徳留絹枝(とくどめ・きぬえ) ブログ「ユダヤ人と日本:理解と友情の架け橋のために」管理者
シカゴ大学で国際関係論修士号取得。サイモン・ウィーゼンタール・センターのアドバイザー。著書に『旧アメリカ兵捕虜との和解:もうひとつの日米戦史』、『忘れない勇気』、『命のパスポート』(エブラハム・クーパー師と共著)など。日本で知られないイスラエルの横顔に関する本を執筆中。
※プロフィールは、論座に執筆した当時のものです
イスラエルNGO「Budo for Peace」ダニー・ハキム氏の夢
ハキム氏にとって、“武道”の文字を自らのNGOの名前に使うことは重要なことだった。その意味を彼は以下のように説明している。
“武道”という言葉は、“武”(戦士)と“道”(進むべき道)から成り、対立を平和的手段・強い意思・自己抑制・相互尊敬で解決するための、行動規範を表わす日本語。

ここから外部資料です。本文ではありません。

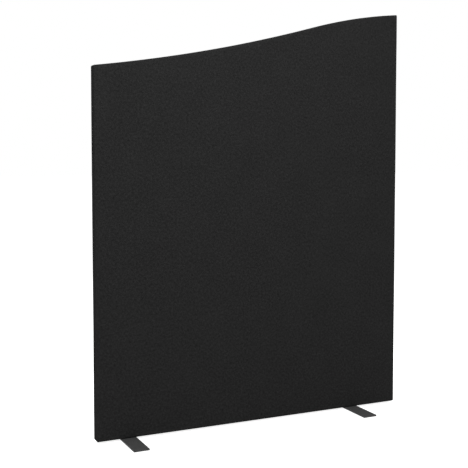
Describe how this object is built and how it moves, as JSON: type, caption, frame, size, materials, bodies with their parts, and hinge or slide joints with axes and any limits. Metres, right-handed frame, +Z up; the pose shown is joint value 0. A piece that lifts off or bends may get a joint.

それは、日本で空手の修行に励む中で彼自身が身に付けた日本武道精神の神髄だった。
シンボルマークにも重要なメッセージが込められている。ハキム氏はそれを丁寧に説明してくれた。
「それは石と水を表わしています。心臓に近い左手の握り拳は、家族や価値観や宗教といったあなたにとって大切なものを象徴していて、それは石のように硬くなくてはなりません。一方それを覆う右手は水を象徴しています。人間は頑ななだけでなく、体も心も水のように柔軟でなければならないからです。右手が開かれた時には、友情の握手にも使われます。中身は石のように強く表面は水のように柔軟であれ、というこのシンボルは子供にも理解しやすいものです」
シンボルを囲む「BUDO FOR PEACE」の文字も、英語・ヘブライ語・アラビア語で表記されている。
ハキム氏のシオニストとしての夢は、イスラエルの全ての子供たちが平和裏に暮らせる社会の実現だという。彼は、多くの移民からなるオーストラリアの空手チームの一員だった頃、そして日本で空手の修行中、異なる人々と共に練習に励みながら、武道を通して得られる一体感を経験している。イスラエル社会の異なるグループ(正統派ユダヤ系・世俗派ユダヤ系・アラブ系・ドルーズ派・ベドウィン族など)間の融合を目指すことに、彼の迷いはなかった。
現在BFPは、国内18の道場と27の気合道場と呼ばれる提携ジムで、さまざまに異なるバックグラウンドの子供たち2000人以上に武道を指導している。ユダヤ系の道場とアラブ系の道場がペアとなり、合同練習をすることもあるという。たった10分しか離れていないユダヤ系とアラブ系の村に住みながらそれまで全く交流がなかった子供たちが、空手の練習を通し、お互いの家族も含めて親しくなった例もあるという。BFPは、新しくイスラエルにやってきたばかりの移民の子供たちにも手を差し伸べている。
ハキム氏はさらに、イスラエルの近隣諸国の空手家に呼びかけることで、Budo for Peaceの活動を国際的にも広めてきた。これまでヨルダン・エジプト・トルコ・イラン・ギリシャ・パレスチナ自治区の空手家がBFPのセミナーに参加しているという。2016年にBFPが国際大会を開いた際には当時の富田浩司在イスラエル大使が、自己抑制・礼儀・他者への思いやりといった日本の武道の精神を通して若者に尊敬と相互理解を教えるプログラムを称えた。